Example Scenarios: 72-Month Hybrid Loans in Ontario (Post-Bankruptcy)
To give you a clear picture, here are some typical examples. These estimates assume a 24.99% APR, which is representative for this credit profile, and include the 13% Ontario HST. (Note: These are estimates for illustrative purposes only.)
| Vehicle Price | Price with 13% HST | Estimated Monthly Payment (72 Months) | Total Interest Paid |
|---|---|---|---|
| $20,000 | $22,600 | $585 | $19,520 |
| $25,000 | $28,250 | $731 | $24,399 |
| $30,000 | $33,900 | $877 | $29,279 |
Understanding Your Approval Odds After Bankruptcy
Getting approved isn't just about your past credit score; it's about your current stability. Lenders specializing in post-bankruptcy auto loans in Ontario focus on a few key areas to determine your reliability *today*:
- Stable, Provable Income: Most lenders require a minimum gross monthly income of $2,200. They need to see consistent pay stubs or bank statements to verify this. For more on how income impacts your application, see our Essential Worker, Ontario. Bankruptcy? Your Car Just Got Promoted. guide.
- Time Since Discharge: While you can get a loan soon after discharge, your odds (and potential interest rate) improve significantly if you wait at least 6-12 months and start re-establishing some new, positive credit history (like a secured credit card).
- Debt Service Ratio: Lenders will look at your total monthly debt payments (including this new car loan) relative to your income. Keeping this ratio low is critical for approval.
- Down Payment: A significant down payment (10% or more) dramatically reduces the lender's risk. It shows commitment and lowers the amount you need to finance, making approval much more likely.
Rebuilding your credit is a journey, and a car loan is often one of the first major steps. It's a powerful tool for demonstrating new financial responsibility. For a deeper dive into this process, our Car Loan: New PR After Bankruptcy Canada Guide provides a comprehensive roadmap.
Many individuals who have completed a structured repayment plan find their path to a car loan is clearer than they expected. If you've been through a similar process, you might find our article Consumer Proposal? Good. Your Car Loan Just Got Easier. helpful.

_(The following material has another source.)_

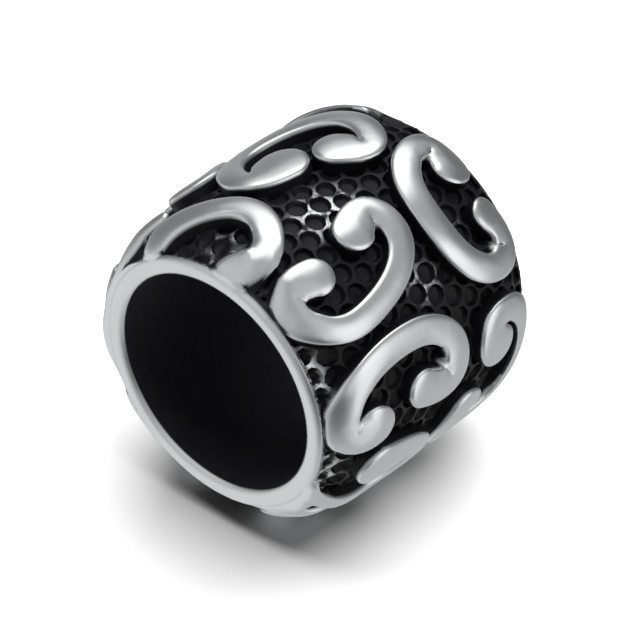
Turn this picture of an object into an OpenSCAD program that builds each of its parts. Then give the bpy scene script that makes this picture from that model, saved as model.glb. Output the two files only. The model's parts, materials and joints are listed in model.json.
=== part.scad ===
// Dreadlock bead: one cast metal barrel with a wide bore, lying on its side.
// The bore runs along Y. The bead rests on the floor at Z = 0.

/* [Bead] */
// Length of the bead along its bore
bead_len = 10.4; // [8:0.2:14]
// Diameter of the bore that a lock of hair passes through
bore_d = 8; // [5:0.1:12]
// Chamfer at each mouth of the bore
mouth = 0.22; // [0.05:0.01:0.3]

/* [Wall] */
// Thickness of the metal at each rim
rim_wall = 0.72; // [0.6:0.02:1.2]
// Width of each smooth rim along the bore
rim_w = 0.22; // [0.15:0.01:0.4]
// Step from each rim down to the ground beside it
groove = 0.14; // [0.06:0.01:0.2]
// How far the scrolls at mid length stand outside the rims
swell = 1.13; // [0.8:0.01:1.6]
// How square the shoulders of the barrel are
shoulder = 6.2; // [3:0.1:9]

/* [Scrolls] */
// Height of the scrolls over the ground between them
relief = 0.52; // [0.25:0.01:0.7]
// Width of the band that each scroll is bent from
band_w = 1; // [0.7:0.02:1.2]
// Width of the round bulbs that the bands end in
bulb_w = 1.52; // [1.2:0.02:1.7]
// Height of a scroll's steep side, as a share of the relief
side = 0.6; // [0.3:0.05:0.8]

/* [Hidden] */
$fn = 96;
bore_r = bore_d / 2;
rim_r = bore_r + rim_wall;
crown_r = rim_r + swell;
end_y = bead_len / 2;
// The scrolls are drawn on the barrel's unrolled sheet, in tenths of its length and tens of degrees
tenth = bead_len / 10;
ten_degrees = crown_r * 10 * PI / 180;
// Over this length beside each end face the scrolls are pressed in to stay inside it
knee = 0.3;
// Stations between two control rows on the arms and in the curls, stations of a round end
arm_steps = 2;
curl_steps = 3;
cap_steps = 3;
// Steps of the barrel's curve along the bead and around it
profile_steps = 8;
barrel_sides = 48;
// A round end stops this many degrees round, and its tip sinks by this share of the bevel
cap_turn = 84;
cap_sink = 0.5;
// Widest inner half of a bend, as a share of the bend's own radius
inner_share = 0.85;
// How far the bore's cutter stands out at each end
past_end = 1;
// The bead stands on two lines of scroll faces, each turned this far from straight down
stand_turn = 12.24;
axis_z = crown_r * cos(stand_turn);

// Arm of a scroll from its middle: share of reach, share of rise,
// then shares of the way from band to bulb width on its outer and on its inner side
ARM = [[0.40, 0.05, 0, 0], [0.78, 0.22, 0, 0], [1.02, 0.55, 0.05, 0]];
// Curled end: share of the way from reach to tip, share of rise, width shares as for ARM
CURL = [[-0.04, 0.95, 0.2, -0.25], [0.20, 1.12, 0.5, -0.2], [0.60, 1.08, 0.95, 0.75], [1, 1, 1, 1]];
// Plain end that runs out into a rim: share of the way from reach to the middle, the rest as for CURL
TAIL = [[-0.12, 0.80, 0.3, 0.3], [-0.20, 1, 1, 1]];
// Section of a band: share across, share of relief
SECTION = [[-1, -0.4], [-0.95, side], [-0.5, 1], [0.5, 1], [0.95, side], [1, -0.4]];

// One row for each scroll: middle of its back along and around the barrel, turn in degrees,
// band width, then reach, rise, tip and bulb width of its first end and of its second end.
// Places along, reaches, rises and tips are in tenths of the length, widths in shares.
// An end whose tip is TAIL_END is a tail that runs out into the rim.
TAIL_END = 99;
SCROLLS = [
    // along, around, turn, band, reach, rise, tip, bulb, reach, rise, tip, bulb
    [-2.65, 39, 4, 0.98, 1.6, 2.1, 0.35, 0.93, 3.15, 2.45, 1.95, 1],
    [-2.93, 103, 125, 1.04, 1.65, 2.6, 0.35, 0.95, 2.8, 0.45, TAIL_END, 1.2],
    [1.5, 124.5, 151, 1, 2.65, 2.6, 1.4, 1.05, 1.95, 2.6, 0.45, 1.25],
    [1.8, 43, -80, 1.05, 2.98, 2.45, 1.76, 1.08, 1.88, 2, 0.28, 0.83],
    [-0.9, 25, 170, 1.05, 1.75, 2.1, 0.25, 0.96, 3.05, 2.7, 1.92, 1.04],
    [4.2, -18, 81, 1, 2.6, 2.7, 0.6, 1.05, 2.55, 1.9, 1.45, 1.08],
    [-3, -43.5, -22, 0.82, 2.3, 0.9, TAIL_END, 0.8, 1.75, 2.25, -0.65, 1.2],
    [-1.6, 134.5, 20, 0.95, 1.1, 2, 0.2, 0.85, 2.4, 2.2, 1.2, 0.95],
    [-4.25, 132, 118, 0.5, 0.45, 0, 0.9, 0.32, 2.2, -0.4, TAIL_END, 0.6],
    [3.6, 155, 105, 0.95, 4.2, 0.3, TAIL_END, 0.7, 1.5, 2, 0.6, 0.85],
    [-2.65, -76, 1, 0.98, 1.6, 1.7, 0.35, 0.9, 3.15, 1.95, 1.95, 0.97],
    [-1.15, -104.5, 178, 1.05, 1.7, 1.75, 0.25, 0.92, 3, 2.25, 1.92, 1],
    [3.95, -90, 90, 1, 2.9, 1.7, 1.6, 0.86, 2.9, 1.7, 1.6, 0.86],
    [-2.93, -163, 125, 1.04, 1.65, 2.6, 0.35, 0.95, 2.8, 0.45, TAIL_END, 1.2],
    [1.5, -141.5, 151, 1, 2.65, 2.6, 1.4, 1.05, 1.95, 2.6, 0.45, 1.25],
];

// Radius over the scrolls at a place along the bead
function crown(y) = rim_r + swell * (1 - pow(min(1, abs(y) / end_y), shoulder));
// Radius of the ground between the scrolls
function ground(y) = max(crown(y) - relief, rim_r - groove);
// Keeps a place along the bead just inside the end faces
function inside(y) =
    let(limit = end_y - rim_w / 4, past = abs(y) - (limit - knee))
    past < 0 ? y : sign(y) * (limit - knee * exp(-past / knee));
function unit(v) = v / norm(v);
function mix(a, b, t) = a + (b - a) * t;

// Smooth curve drawn along rows of control values
function blend(q, i, t) =
    (pow(1 - t, 3) * q[i] + (3 * pow(t, 3) - 6 * t * t + 4) * q[i + 1]
    + (-3 * pow(t, 3) + 3 * t * t + 3 * t + 1) * q[i + 2] + pow(t, 3) * q[i + 3]) / 6;
function stations(i, middle) =
    i >= middle - len(ARM) && i < middle + len(ARM) ? arm_steps : curl_steps;
function smooth(rows, middle) =
    let(last = len(rows) - 1,
        q = concat([2 * rows[0] - rows[1]], rows, [2 * rows[last] - rows[last - 1]]))
    concat(
        [for (i = [0:last - 1])
            let(n = stations(i, middle))
            for (k = [0:n - 1]) blend(q, i, k / n)],
        [rows[last]]);

// Control values of one end of a scroll: reach along its back, rise from it, two half widths
function halves(band, bulb, r) = [mix(band, bulb, r[2]), mix(band, bulb, r[3])];
function end_rows(band, reach, rise, tip, bulb) =
    let(tail = tip == TAIL_END, goal = tail ? 0 : tip)
    concat(
        [for (r = ARM) concat([reach * r[0], rise * r[1]], halves(band, bulb, r))],
        [for (r = tail ? TAIL : CURL)
            concat([mix(reach, goal, r[0]), rise * r[1]], halves(band, bulb, r))]);
function mirrored(rows) =
    [for (i = [len(rows) - 1:-1:0]) [-rows[i][0], rows[i][1], rows[i][2], rows[i][3]]];
// Centre line of a scroll on the sheet in millimetres, with its outer and inner half widths
function spine(s) =
    let(band = s[3] * band_w / 2,
        first = end_rows(band, s[4], s[5], s[6], s[7] * bulb_w / 2),
        second = end_rows(band, s[8], s[9], s[10], s[11] * bulb_w / 2),
        rows = smooth(concat(mirrored(first), [[0, 0, band, band]], second), len(first)))
    [for (r = rows) [
        (s[0] + r[0] * cos(s[2]) - r[1] * sin(s[2])) * tenth,
        (s[1] / 10 + r[0] * sin(s[2]) + r[1] * cos(s[2])) * ten_degrees,
        r[2], r[3]]];

// Direction of a centre line at a station, and how sharply it bends there
function flat(p) = [p[0], p[1]];
function run(p, i) = unit(flat(p[min(i + 1, len(p) - 1)]) - flat(p[max(i - 1, 0)]));
function bend(p, i) =
    i < 1 || i > len(p) - 2 ? 0
    : cross(run(p, i - 1), run(p, i + 1)) / norm(flat(p[i + 1]) - flat(p[i - 1]));
// Half width on the inner side of a bend stays under the bend's own radius
function held(half, turn) = turn > 0 ? min(half, inner_share / turn) : half;
// Rungs across a scroll: right edge, left edge, share of full height
function rungs(s) =
    let(p = spine(s), last = len(p) - 1)
    concat(
        s[6] == TAIL_END ? [] : round_end(p, 0, -1),
        [for (i = [0:last])
            let(d = run(p, i), n = [-d[1], d[0]], k = bend(p, i))
            [flat(p[i]) - n * held(p[i][2], -k), flat(p[i]) + n * held(p[i][3], k), 1]],
        s[10] == TAIL_END ? [] : round_end(p, last, 1));
function round_end(p, i, way) =
    let(d = run(p, i), n = [-d[1], d[0]], half = p[i][2],
        order = way > 0 ? [1:1:cap_steps] : [cap_steps:-1:1])
    [for (k = order)
        let(a = cap_turn * k / cap_steps, c = flat(p[i]) + d * way * half * sin(a), h = half * cos(a))
        [c - n * h, c + n * h, 1 - cap_sink * (1 - side) * pow(sin(a), 4)]];

// Point of the barrel over a point of the sheet, at a share of the relief
function rolled(q, share) =
    let(y = inside(q[0]), a = q[1] / ten_degrees * 10, r = crown(y) - relief * (1 - share))
    [r * cos(a), y, r * sin(a)];
module scroll(s) {
    across = len(SECTION);
    list = rungs(s);
    points = [for (g = list, c = SECTION)
        rolled(mix(g[0], g[1], (c[0] + 1) / 2), c[1] > 0 ? c[1] * g[2] : c[1])];
    sides = [for (i = [0:len(list) - 2], j = [0:across - 1])
        let(k = (j + 1) % across)
        [i * across + j, i * across + k, (i + 1) * across + k, (i + 1) * across + j]];
    first = [for (j = [across - 1:-1:0]) j];
    last = [for (j = [0:across - 1]) (len(list) - 1) * across + j];
    polyhedron(points, concat(sides, [first, last]), convexity = 8);
}

// The barrel under the scrolls: the ground, and a smooth rim at each end
module barrel() {
    ground_y = end_y - rim_w;
    ground_line = [for (i = [0:profile_steps])
        let(y = ground_y * sin(90 * (2 * i / profile_steps - 1)))
        [ground(y), y]];
    rotate([-90, 0, 0])
        rotate_extrude($fn = barrel_sides)
            polygon(concat(
                [[0, -end_y], [rim_r - rim_w / 2, -end_y], [rim_r, -end_y + rim_w / 2],
                [rim_r, -ground_y]],
                ground_line,
                [[rim_r, ground_y], [rim_r, end_y - rim_w / 2], [rim_r - rim_w / 2, end_y],
                [0, end_y]]));
}

module bore() {
    rotate([-90, 0, 0]) {
        cylinder(h = bead_len + 2 * past_end, r = bore_r, center = true);
        for (way = [0, 1])
            mirror([0, 0, way])
                translate([0, 0, end_y - mouth])
                    cylinder(h = 2 * mouth, r1 = bore_r, r2 = bore_r + 2 * mouth);
    }
}

// The outer skin is trued to its nominal length before the bore is cut
module bead() {
    color("silver")
        translate([0, 0, axis_z])
            difference() {
                resize([0, bead_len, 0])
                    union() {
                        barrel();
                        for (s = SCROLLS)
                            scroll(s);
                    }
                bore();
            }
}

bead();
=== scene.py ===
"""Looks of the dreadlock bead: a cast steel barrel with bright scrolls over a blackened, pitted ground.

The bead is worked out in millimetres about its own axis and put in the row frame, in metres, at the end.
"""

import json
import math
import random

import bmesh
import bpy
from mathutils import Matrix, Vector


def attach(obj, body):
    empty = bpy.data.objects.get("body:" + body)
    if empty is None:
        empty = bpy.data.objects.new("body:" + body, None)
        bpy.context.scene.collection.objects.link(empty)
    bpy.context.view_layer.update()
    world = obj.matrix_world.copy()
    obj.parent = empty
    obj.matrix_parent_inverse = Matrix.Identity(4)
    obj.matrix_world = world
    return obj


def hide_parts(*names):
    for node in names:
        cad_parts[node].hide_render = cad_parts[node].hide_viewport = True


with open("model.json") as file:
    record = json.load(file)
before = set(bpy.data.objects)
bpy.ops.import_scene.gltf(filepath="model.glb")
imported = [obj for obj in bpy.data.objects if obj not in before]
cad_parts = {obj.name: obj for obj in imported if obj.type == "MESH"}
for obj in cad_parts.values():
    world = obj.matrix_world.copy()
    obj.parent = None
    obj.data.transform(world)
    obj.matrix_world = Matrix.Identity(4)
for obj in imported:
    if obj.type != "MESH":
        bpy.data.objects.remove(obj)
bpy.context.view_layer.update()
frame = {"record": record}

MM = 0.001
AXIS = Vector(frame["record"]["mounts"][0]["pos_m"])  # middle of the bore

# Sizes of the casting, in millimetres
BEAD_LEN = 10.4
END_Y = BEAD_LEN / 2
BORE_R = 4.0
RIM_R = 4.72
RIM_W = 0.22
MOUTH = 0.24  # how far the end faces are rounded back, along the bead
GROOVE = 0.14  # the most that the ground lies below the rims
SWELL = 1.13  # how much larger the middle's radius is than the rims'
SHOULDER = 6.2  # power of the swelling; a high one makes square shoulders
CROWN_R = RIM_R + SWELL
RELIEF = 0.52  # height of the scrolls over the ground
BAND_W = 1.0  # width of a scroll's band
BULB_W = 1.52  # width of the bulb at its end
CORE_R = 4.3  # outside of the plain tube under the ground
FOOT_R = 4.16  # depth, inside that tube's wall, that all else is carried down to

# The unrolled sheet is measured in millimetres, and scrolls are laid out on it in these two units
TENTH = BEAD_LEN / 10
TEN_DEGREES = CROWN_R * math.radians(10)

GROUND_RISE = (END_Y - 0.6, END_Y - 0.2)  # where the ground rises to a rim
SCROLL_LIMIT = END_Y - RIM_W / 4  # no scroll reaches further along than this
KNEE = 0.3  # length over which it slows down before that
MERGE = 1e-5  # points nearer to each other than this are one


def mix(a, b, t):
    """The value a share of the way from one to another."""
    return a + (b - a) * t


def smoothstep(low, high, x):
    """Rises softly from 0 to 1 between two limits."""
    t = min(1, max(0, (x - low) / (high - low)))
    return t * t * (3 - 2 * t)


def crown(y):
    """Radius over the scrolls at a place along the bead."""
    return RIM_R + SWELL * (1 - min(1, abs(y) / END_Y) ** SHOULDER)


def ground(y):
    """Radius of the ridges between the pits."""
    return mix(max(crown(y) - RELIEF, RIM_R - GROOVE), RIM_R, smoothstep(*GROUND_RISE, abs(y)))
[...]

Frequently Asked Questions
Can I get a loan for a hybrid car in Ontario right after my bankruptcy is discharged?
Yes, it is possible. However, your approval odds and interest rates will be much better if you wait 6-12 months post-discharge. Use this time to get a secured credit card and make on-time payments to demonstrate new credit responsibility to lenders.
What interest rate should I realistically expect for a 72-month hybrid loan with a 450 credit score?
For a post-bankruptcy profile with a credit score in the 300-500 range, you should expect a subprime interest rate. In Ontario, this typically falls between 19.99% and 29.99%. The final rate depends heavily on your income stability, down payment, and the specific vehicle.
How exactly does the 13% HST in Ontario affect my car loan?
The 13% HST is calculated on the selling price of the vehicle and is then added to the total amount you finance. For example, a hybrid priced at $25,000 will have $3,250 in HST added, making the total amount to be financed $28,250 (before any other fees, warranties, or a down payment).
Is a 72-month term a good idea for a post-bankruptcy car loan?
A 72-month term is a strategic tool. Its main advantage is lowering the monthly payment to fit within a lender's strict payment-to-income ratio requirements, which is crucial for approval after bankruptcy. The disadvantage is that you will pay significantly more in total interest over the six years compared to a shorter term.
Do I absolutely need a down payment for a hybrid car loan after bankruptcy?
While some lenders offer $0 down options, a down payment is highly recommended. It is the single most effective way to improve your approval chances. It reduces the lender's risk, lowers your monthly payment, and shows you have financial discipline, which can sometimes help you secure a slightly better interest rate.